Gas Barrier Polymer Nanocomposite Films Prepared by Graphene Oxide Encapsulated Polystyrene Microparticles

The dispersion and orientation of two-dimensional (2D) inorganic nanoplatelets in polymers are technical challenges faced in polymer nanocomposite manufacturing. This work demonstrates an effective way to facilitate the dispersion and orientation of graphene oxide (GO) nanoplatelets in a polymer matrix through encapsulating the polymer within a nanoplatelet shell. Briefly, few-layered GO nanoplatelets encapsulated polystyrene (PS) microparticles were synthesized by a Pickering suspension polymerization method. The synthesis conditions, morphologies, and barrier properties of the GO encapsulated PS spheres and the melt-compressed films are characterized.
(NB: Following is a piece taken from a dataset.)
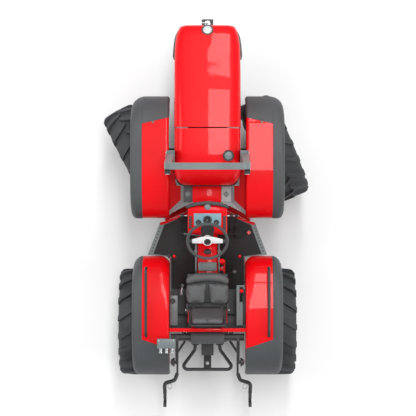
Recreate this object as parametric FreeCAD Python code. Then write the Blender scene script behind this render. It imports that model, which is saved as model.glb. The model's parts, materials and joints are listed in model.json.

The addition of salt induces flocculation of GO onto the surface of the styrene monomer droplet, resulting in the formation of a multilayered GO shell as well as the sedimenting of the PS/GO particles during polymerization. The obtained GO encapsulated PS microspheres were purified, dried, and melt-compressed to form composite films. The oxygen permeability (expressed as transmission rate) of the PS/GO composite film containing 2 wt % GO was 526.02 +/- 55.78 cm(3) m(-2) 24 h(-1)-a reduction of 96% relative to the PS control film and 34% lower than the solution mixed PS/GO composite film. This indicates that the encapsulated PS spheres act as an effective carrier to facilitate the dispersion of GO. The orientation was realized by the following meltcompression process, which creates tortuous pathways hindering the permeation of gases through the PS matrix.